El camino sube y sube hasta desembocar en la capital, que se encuentra a 1.791metros de altura. Justo al terminar el puerto aparece el gran puesto de control que hay que superar para entrar en la ciudad, pero tampoco se percibe una tensión especial entre los combatientes allí desplegados.

Arsalan se quedó sin amigos, todos han huido

Al llegar a la urbe comienzan a aparecer los primeros grandes carteles del emirato y las banderas blancas cuelgan de cada farola. Los talibanes tienen puestos fijos de control en algunas calles, pero también patrullas que recorren a pie la ciudad. «Hay seguridad, pero también desconfianza.

Han demostrado durante veinte años que son buenos combatientes, pero gobernar un país es otra cosa y aquí se percibe un rechazo a sus formas», comenta Arsalan, estudiante de español de la Universidad de Kabul, que se ha quedado sin amigos porque todos han salido al extranjero.

«En este país, además de pastunes, hay tayikos, uzbekos, hazaras, baluches. No pueden formar un Gobierno solo de pastunes y talibanes, sin presencia de mujeres y pensar que la gente de Kabul lo puede aceptar. Aquí van a tener problemas», comenta este joven. Algo de razón tiene.

Una nueva manifestación integrada por afganas recibe al visitante al igual que han hecho en los días anteriores. Subrayan que sin mujeres, «no hay Gobierno».

Dejarse la barba

Arsalan se ha visto obligado a adaptar su apariencia a los nuevos tiempos y luce ya una barba importante. A diferencia de lo sucedido a finales de los años 90, de momento los islamistas no han impuesto la barba, pero todos piensan que no tardará en llegar esa medida.

Restaurantes, tiendas, centros comerciales. Todo está abierto, pero se ve poca gente en lugares céntricos como Shar-e-Naw y casi ninguna mujer.

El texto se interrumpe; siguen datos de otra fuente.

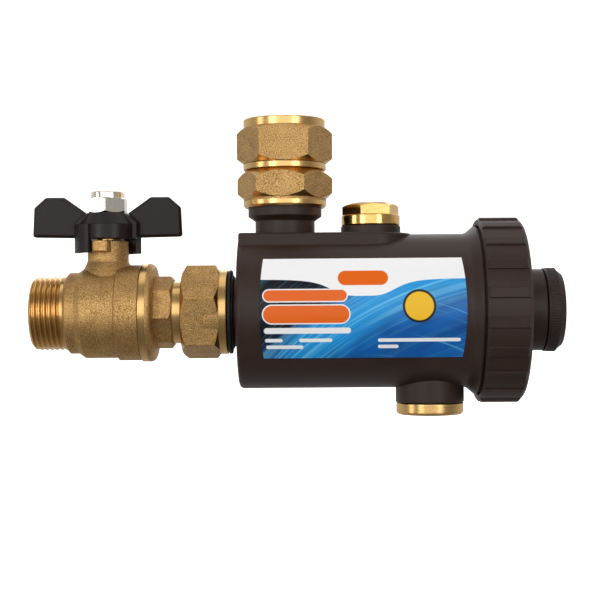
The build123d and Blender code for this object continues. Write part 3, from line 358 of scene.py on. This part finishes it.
def woven_screen(name):
    """Fine woven wire: crossing wires with open holes between them."""
    wires_per_turn = 120
    screen_r = 20
    wire_depth = 0.15
    pitch = 2 * math.pi * screen_r / wires_per_turn
    shader = Shader(name, Metallic=1.0)
    x, y, z = shader.parts(shader.place)
    angle = shader.math("ARCTAN2", y, z)

    def ridge(value):
        return shader.math("ABSOLUTE", shader.math("SINE", value))

    along = ridge(shader.times(angle, wires_per_turn / 2))
    across = ridge(shader.times(x, math.pi / pitch))
    wire = shader.either(along, across)
    solid = shader.step(wire, 0.62, 0.74)
    # Painted highlight and shade: each wire lighter on its crown and darker toward its flanks
    base = shader.mix(shader.fit(wire, 0.6, 1.0, 0.0, 1.0), rgb(120, 120, 122), rgb(196, 196, 198))
    rough = shader.fit(wire, 0.6, 1.0, 0.5, 0.25)
    return shader.finish(base, rough, shader.bump(wire, wire_depth, 0.8), alpha=solid)


# ---- Printed label -------------------------------------------------------------------------

PRINT_WHITE = rgb(250, 250, 250)
PRINT_ORANGE = rgb(238, 104, 6)
STREAK_TILT = math.radians(29)
PRINT_BLEND = 0.12
BAR_OUTLINE = 0.4

# Light strands in the blue field: scale across the streaks, seed, noise at which a strand starts and
# is full, strength
STRANDS = ((0.30, 7.0, 0.50, 0.74, 0.55), (0.75, 19.0, 0.56, 0.70, 0.5), (1.5, 31.0, 0.60, 0.70, 0.6))

# Middle as a share of the label's width, then in mm: height over the main axis, half length and
# half thickness
ORANGE_BARS = ((0.22, 5.4, 14.2, 1.9), (0.225, -1.0, 14.7, 3.0))

# Both ends as shares of the label's width, then in mm: height over the main axis and half thickness
WHITE_BARS = (
    (0.02, 0.44, -6.6, 1.0),
    (0.025, 0.11, -9.9, 0.6),
    (0.19, 0.35, -9.9, 0.6),
    (0.03, 0.21, -12.2, 0.6),
    (0.57, 0.97, -10.0, 0.6),
    (0.57, 0.67, -12.2, 0.6),
)

# Plain disc: middle as a share of the label's width, height over the main axis in mm, and its
# radius in mm and colour from the outside in
DISC_X = 0.77
DISC_Z = 1.6
DISC_RINGS = ((5.7, rgb(16, 16, 16)), (4.9, rgb(250, 196, 34)))


def blue_field(shader, x, z):
    """Navy upper left, a bright glow rising to the right, long light strands along it."""
    left, right = LABEL_X
    bottom, top = LABEL_Z
    across = shader.fit(x, left, right, 0.0, 1.0)
    off_x = shader.minus(x, (left + right) / 2)
    off_z = shader.minus(z, (bottom + top) / 2)
    along = shader.plus(
        shader.times(off_x, math.cos(STREAK_TILT)), shader.times(off_z, math.sin(STREAK_TILT))
    )
    beside = shader.minus(
        shader.times(off_z, math.cos(STREAK_TILT)), shader.times(off_x, math.sin(STREAK_TILT))
    )
    bent = shader.plus(beside, shader.times(shader.times(along, along), 0.0042))
    mist = shader.streaks(along, 0.035, bent, 0.09, seed=4.0)
    ridge = shader.plus(bent, shader.times(shader.minus(mist, 0.5), 12.0))
    from_ridge = shader.math("ABSOLUTE", shader.plus(ridge, 1.0))
    glow = shader.minus(1.0, shader.step(from_ridge, 1.0, 12.5))
    above_ridge = shader.step(ridge, 4.5, 11.0)
    navy = shader.times(above_ridge, shader.minus(1.0, shader.step(across, 0.50, 0.74)))

    field = shader.mix(shader.fit(mist, 0.3, 0.7, 0.0, 1.0), rgb(8, 66, 138), rgb(16, 112, 196))
    field = shader.mix(shader.times(glow, 0.85), field, rgb(34, 164, 236))
    field = shader.mix(shader.times(shader.step(across, 0.30, 0.0), 0.35), field, rgb(6, 34, 84))
    field = shader.mix(navy, field, rgb(4, 9, 26))
    for spread, seed, low, high, strength in STRANDS:
        strand = shader.streaks(along, 0.016, bent, spread, seed=seed, detail=1.0)
        lit = shader.times(
            shader.step(strand, low, high), shader.fit(glow, 0.0, 1.0, 0.12 * strength, strength)
        )
        field = shader.mix(lit, field, rgb(128, 214, 250))
    sweep = shader.plus(off_z, shader.times(shader.times(off_x, off_x), 0.006))
    arcs = shader.streaks(off_x, 0.02, sweep, 0.9, seed=43.0, detail=1.0)
    arc_light = shader.times(shader.step(arcs, 0.60, 0.72), shader.fit(across, 0.45, 0.95, 0.0, 0.6))
    return shader.mix(arc_light, field, rgb(112, 206, 248))


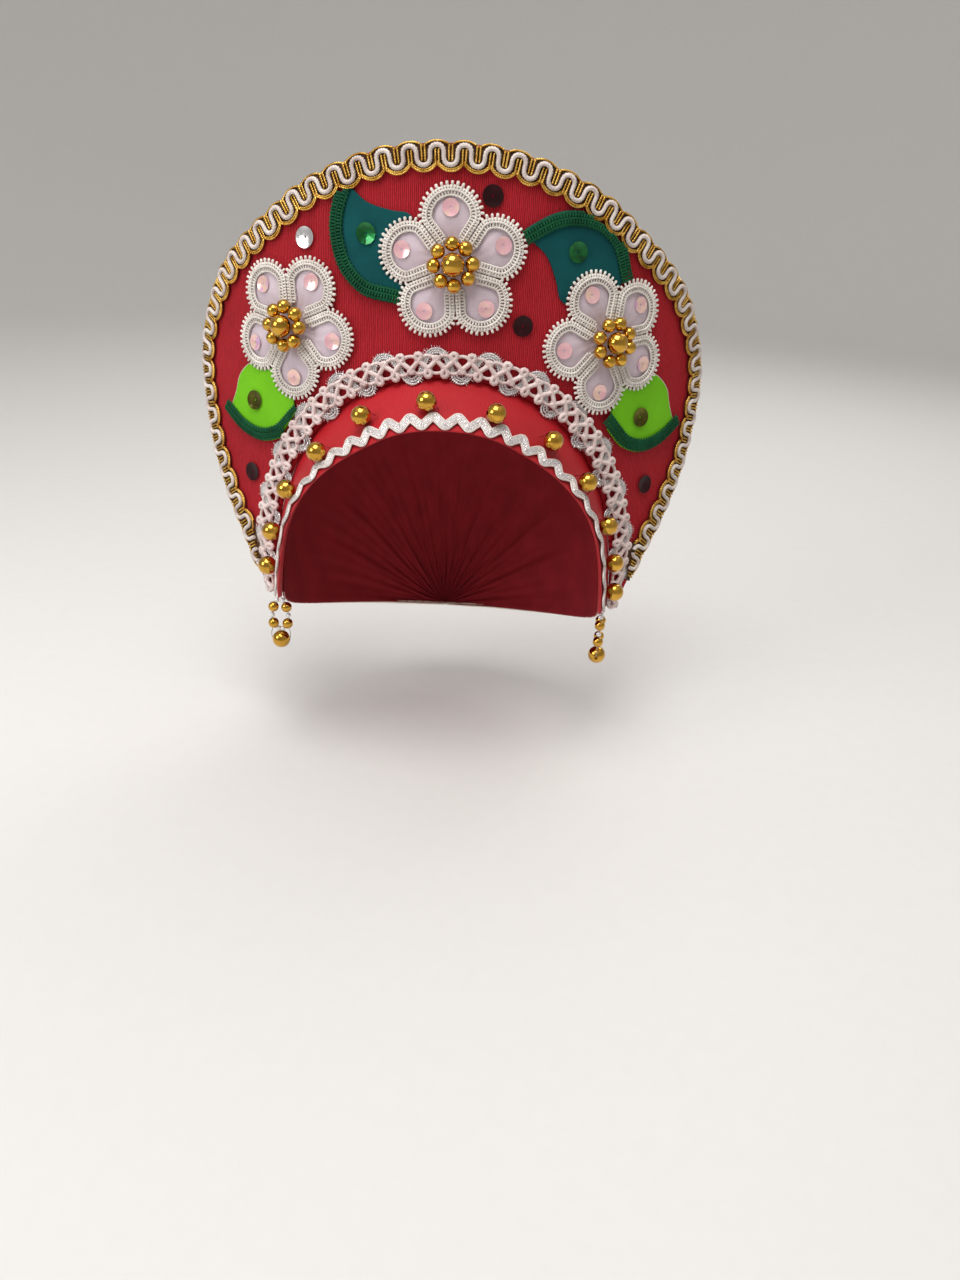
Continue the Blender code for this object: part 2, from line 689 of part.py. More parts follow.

«Hay una sensación extraña en el ambiente y muchos prefieren salir lo menos posible porque no se adaptan a los modos de los talibanes», explica Arsalan. Según baja el sol la poca gente desaparece y Kabul es un desierto negro. Sin iluminación pública y con los problemas de electricidad, la noche es mucha más noche. Solo quedan los talibanes, que no bajan la guardia. Han necesitado veinte años para recuperar el poder y lo agarran con toda su fuerza.